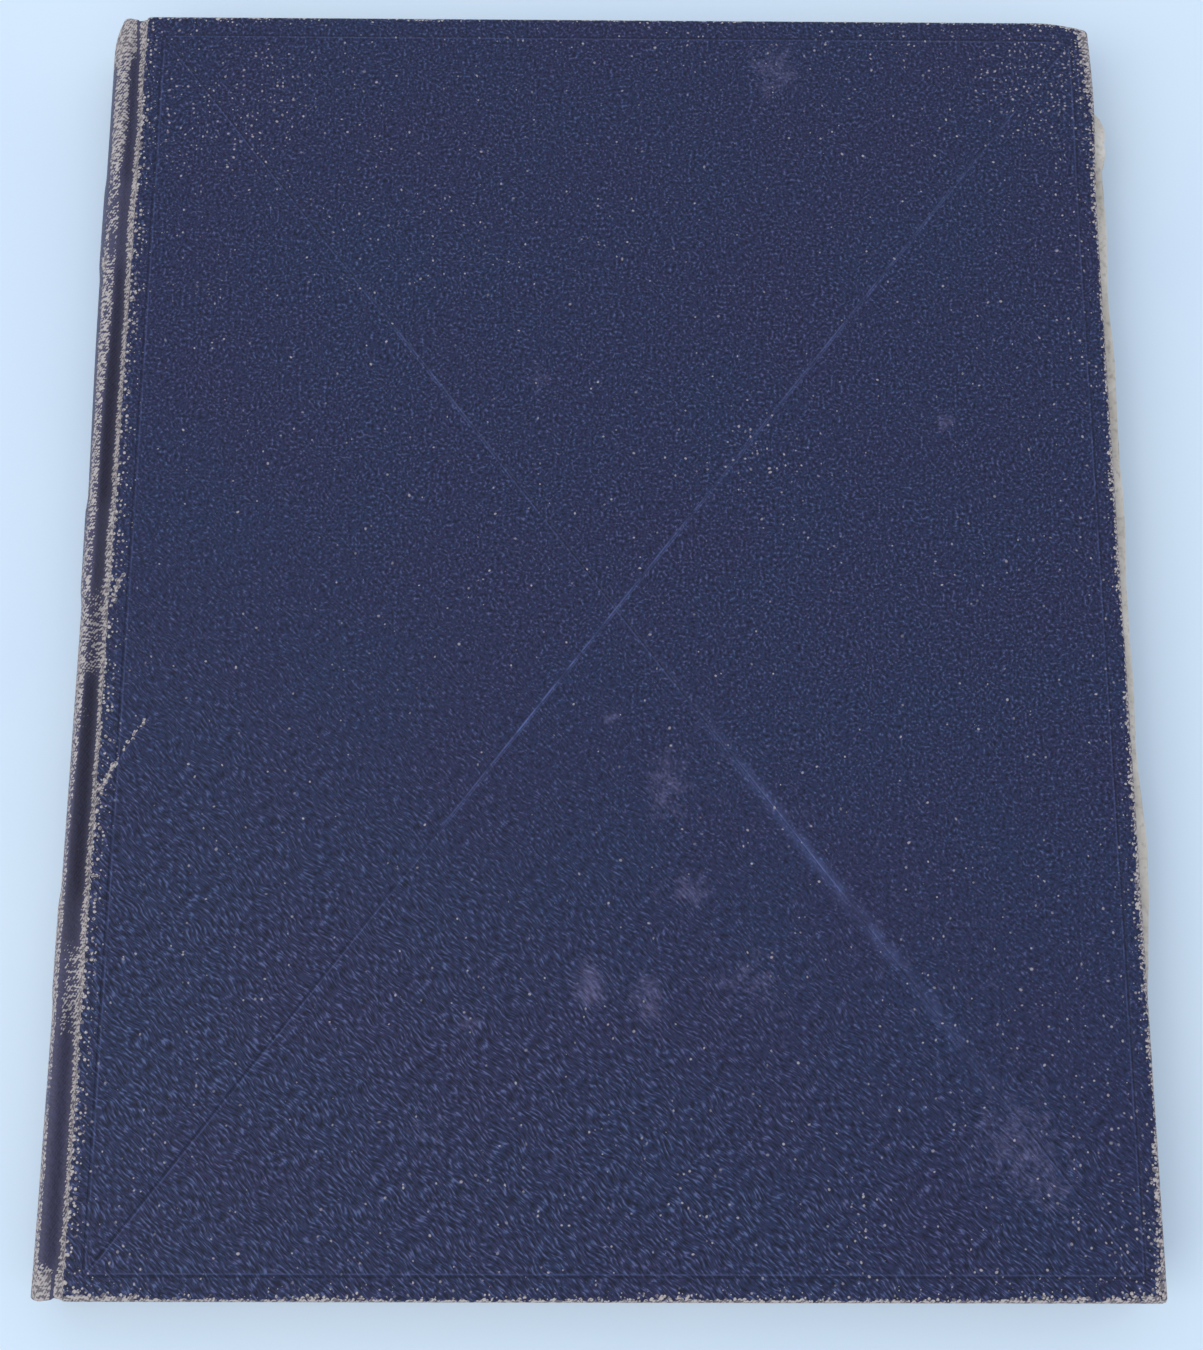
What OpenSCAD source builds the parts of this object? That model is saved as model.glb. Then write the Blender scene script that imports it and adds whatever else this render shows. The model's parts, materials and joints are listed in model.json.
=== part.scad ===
// Cloth-bound hardback book, a slim quarto lying closed on its back cover.
// +X runs from the spine to the fore-edge, +Y from the tail to the head, +Z up.
// The case is two boards and a spine strip in one sheet of cloth; the sewn text block hangs in it
// by its tapes and endpapers. The covers swing about hinge lines in the joint grooves.

/* [Covers] */
// Width of a cover from the joint to the fore-edge, over the cloth
cover_w = 196; // [150:1:240]
// Height of a cover from tail to head, over the cloth
cover_h = 254; // [180:1:320]
// Thickness of the board inside a cover
board_t = 2.4; // [1.8:0.1:3.4]
// Thickness of the book cloth
cloth_t = 0.35; // [0.25:0.05:0.5]
// Radius of the cloth where it turns over a board's edge
edge_r = 0.8; // [0.6:0.1:1.1]
// Width of the cloth turned in behind a board
turn_in = 15; // [8:1:24]
// Radius of a cover's corner in plan
corner_r = 1.3; // [1:0.1:4]
// Length of the bumped head corner of the front cover
bump_len = 10; // [4:1:20]
// How far that corner is knocked back
bump_drop = 2; // [1.5:0.1:4]

/* [Spine] */
// Distance in plan from the outermost spine to the cover's edge
joint_w = 8; // [7.6:0.05:9]
// How far the spine's ridges lie below the covers' outer faces
ridge_drop = 0.9; // [0.85:0.05:1.1]
// Radius of the ridge at each side of the rounded spine
ridge_r = 1.5; // [1.2:0.1:2.6]
// Width of the slope from the groove's floor up to the cover's edge
groove_slope = 1.7; // [1.2:0.05:1.9]
// Height of the groove's cloth over the endpaper
groove_lift = 0.35; // [0.2:0.05:0.6]
// How much the tapes fill the groove where they cross it
tape_fill = 0.9; // [0.3:0.1:1.1]
// How far the spine's outline is drawn in between the tapes
spine_waist = 0.4; // [0:0.05:0.5]
// How much further out the loose head end of the spine stands
spine_lean = 0.95; // [0:0.05:1.2]
// Length of the rounded cap at the head of the spine
cap_len = 7; // [4:0.5:10]
// How far that cap is drawn in at the head
cap_round = 2; // [1:0.1:2.5]
// Thickness of the card strip inside the spine
strip_t = 0.8; // [0.5:0.1:1]
// Hollow between the strip and the lining
hollow = 0.6; // [0.55:0.05:0.8]

/* [Text block] */
// Thickness of the sewn pages
block_t = 8.2; // [7.8:0.1:9.5]
// Number of sewn gatherings
gatherings = 8; // [5:1:10]
// Square: how far the covers stand past the pages at head and tail
square = 3; // [2:0.5:5]
// How far the pages stand past the front board at the fore-edge
overhang = 1.2; // [0:0.1:2]
// Extra reach of the ragged leaves near the head
ragged = 1.3; // [0:0.1:2]
// How much the rounded back stands out behind the shoulders
round_out = 1.95; // [1.6:0.05:2.1]
// How far a shoulder rises over the page face
shoulder = 0.65; // [0.4:0.05:0.75]
// Thickness of the lining on the back of the pages
lining_t = 0.8; // [0.6:0.1:0.9]

/* [Endpapers and tapes] */
// Thickness of an endpaper leaf
leaf_t = 0.2; // [0.1:0.05:0.3]
// Margin of a pastedown inside the cover's edge
paste_margin = 3; // [2:0.5:6]
// Width of a sewing tape
tape_w = 15; // [10:1:20]
// Thickness of a sewing tape
tape_t = 0.5; // [0.3:0.1:0.55]
// Length of a tape's slip on a board
slip_len = 26; // [15:1:40]
// Centre of the lower tape from the tail
tape_from_tail = 62; // [45:1:80]
// Centre of the upper tape from the head
tape_from_head = 46; // [35:1:60]
// How far the middle tape lies over the middle of the book
tape_mid_up = 12; // [0:1:20]

/* [Blind ruling] */
// Distance of the ruled frame from the joint and the fore-edge of the front cover
frame_side = 3.7; // [2:0.1:8]
// Distance of the ruled frame from the head and the tail
frame_end = 4.4; // [2:0.1:9]
// Width of a ruled line
rule_w = 0.5; // [0.3:0.1:1.2]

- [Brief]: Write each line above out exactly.

- [Answer to this task]:
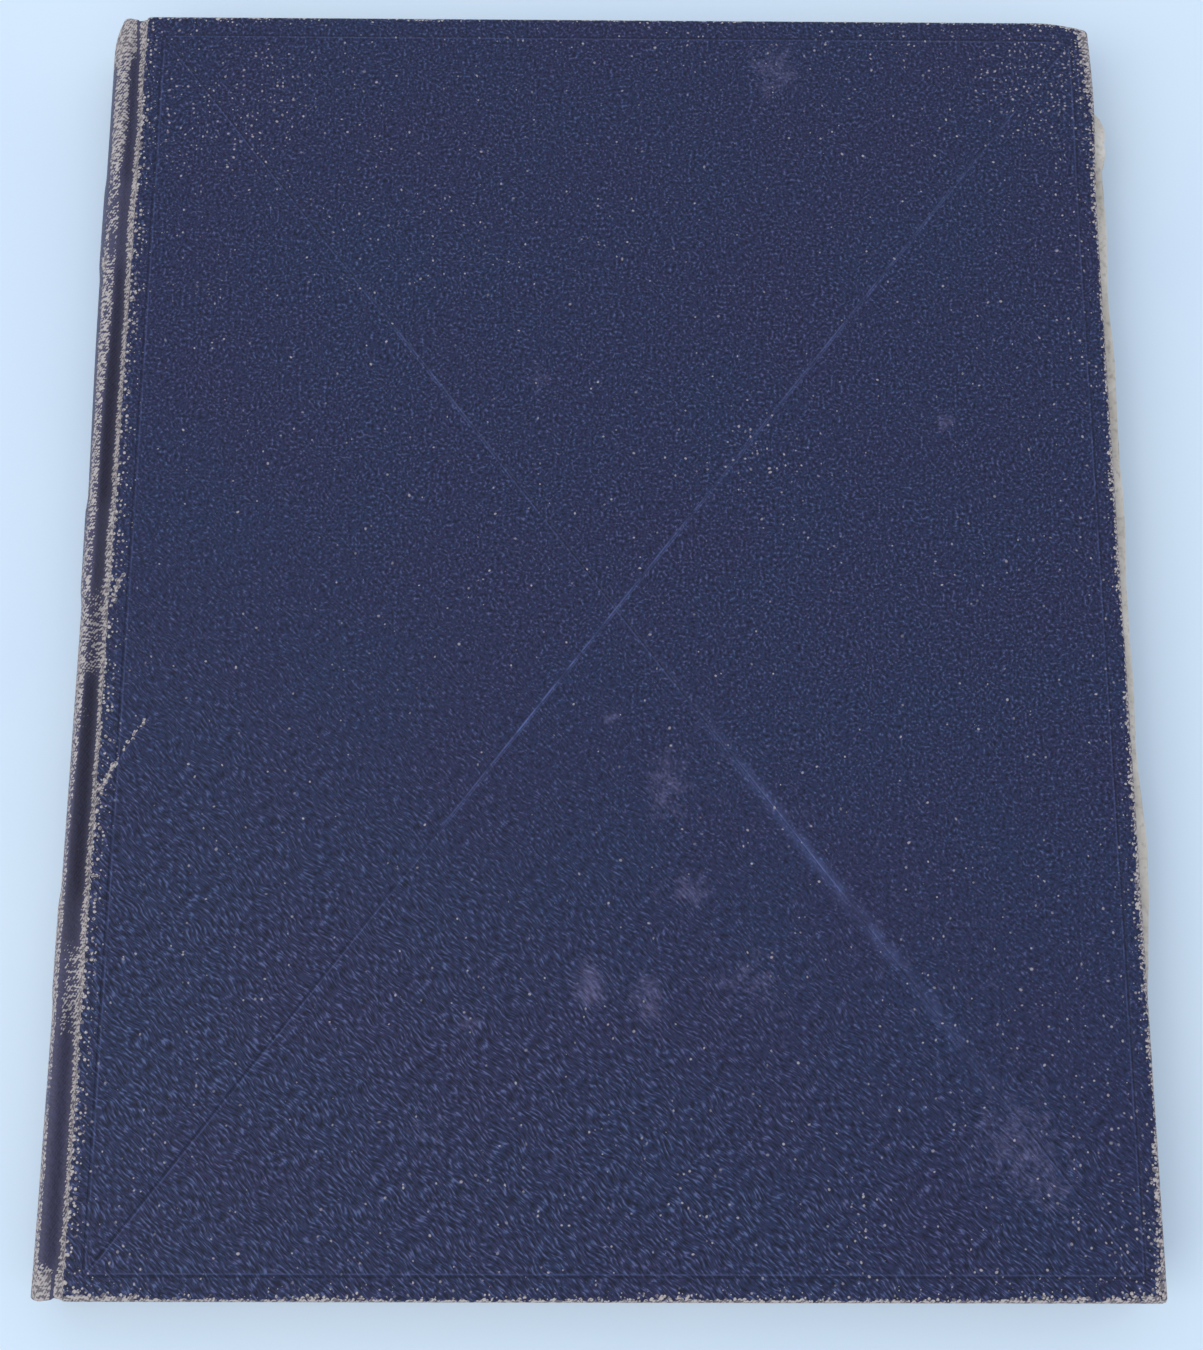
What OpenSCAD source builds the parts of this object? That model is saved as model.glb. Then write the Blender scene script that imports it and adds whatever else this render shows. The model's parts, materials and joints are listed in model.json.
=== part.scad ===
// Cloth-bound hardback book, a slim quarto lying closed on its back cover.
// +X runs from the spine to the fore-edge, +Y from the tail to the head, +Z up.
// The case is two boards and a spine strip in one sheet of cloth; the sewn text block hangs in it
// by its tapes and endpapers. The covers swing about hinge lines in the joint grooves.

/* [Covers] */
// Width of a cover from the joint to the fore-edge, over the cloth
cover_w = 196; // [150:1:240]
// Height of a cover from tail to head, over the cloth
cover_h = 254; // [180:1:320]
// Thickness of the board inside a cover
board_t = 2.4; // [1.8:0.1:3.4]
// Thickness of the book cloth
cloth_t = 0.35; // [0.25:0.05:0.5]
// Radius of the cloth where it turns over a board's edge
edge_r = 0.8; // [0.6:0.1:1.1]
// Width of the cloth turned in behind a board
turn_in = 15; // [8:1:24]
// Radius of a cover's corner in plan
corner_r = 1.3; // [1:0.1:4]
// Length of the bumped head corner of the front cover
bump_len = 10; // [4:1:20]
// How far that corner is knocked back
bump_drop = 2; // [1.5:0.1:4]

/* [Spine] */
// Distance in plan from the outermost spine to the cover's edge
joint_w = 8; // [7.6:0.05:9]
// How far the spine's ridges lie below the covers' outer faces
ridge_drop = 0.9; // [0.85:0.05:1.1]
// Radius of the ridge at each side of the rounded spine
ridge_r = 1.5; // [1.2:0.1:2.6]
// Width of the slope from the groove's floor up to the cover's edge
groove_slope = 1.7; // [1.2:0.05:1.9]
// Height of the groove's cloth over the endpaper
groove_lift = 0.35; // [0.2:0.05:0.6]
// How much the tapes fill the groove where they cross it
tape_fill = 0.9; // [0.3:0.1:1.1]
// How far the spine's outline is drawn in between the tapes
spine_waist = 0.4; // [0:0.05:0.5]
// How much further out the loose head end of the spine stands
spine_lean = 0.95; // [0:0.05:1.2]
// Length of the rounded cap at the head of the spine
cap_len = 7; // [4:0.5:10]
// How far that cap is drawn in at the head
cap_round = 2; // [1:0.1:2.5]
// Thickness of the card strip inside the spine
strip_t = 0.8; // [0.5:0.1:1]
// Hollow between the strip and the lining
hollow = 0.6; // [0.55:0.05:0.8]

/* [Text block] */
// Thickness of the sewn pages
block_t = 8.2; // [7.8:0.1:9.5]
// Number of sewn gatherings
gatherings = 8; // [5:1:10]
// Square: how far the covers stand past the pages at head and tail
square = 3; // [2:0.5:5]
// How far the pages stand past the front board at the fore-edge
overhang = 1.2; // [0:0.1:2]
// Extra reach of the ragged leaves near the head
ragged = 1.3; // [0:0.1:2]
// How much the rounded back stands out behind the shoulders
round_out = 1.95; // [1.6:0.05:2.1]
// How far a shoulder rises over the page face
shoulder = 0.65; // [0.4:0.05:0.75]
// Thickness of the lining on the back of the pages
lining_t = 0.8; // [0.6:0.1:0.9]

/* [Endpapers and tapes] */
// Thickness of an endpaper leaf
leaf_t = 0.2; // [0.1:0.05:0.3]
// Margin of a pastedown inside the cover's edge
paste_margin = 3; // [2:0.5:6]
// Width of a sewing tape
tape_w = 15; // [10:1:20]
// Thickness of a sewing tape
tape_t = 0.5; // [0.3:0.1:0.55]
// Length of a tape's slip on a board
slip_len = 26; // [15:1:40]
// Centre of the lower tape from the tail
tape_from_tail = 62; // [45:1:80]
// Centre of the upper tape from the head
tape_from_head = 46; // [35:1:60]
// How far the middle tape lies over the middle of the book
tape_mid_up = 12; // [0:1:20]

/* [Blind ruling] */
// Distance of the ruled frame from the joint and the fore-edge of the front cover
frame_side = 3.7; // [2:0.1:8]
// Distance of the ruled frame from the head and the tail
frame_end = 4.4; // [2:0.1:9]
// Width of a ruled line
rule_w = 0.5; // [0.3:0.1:1.2]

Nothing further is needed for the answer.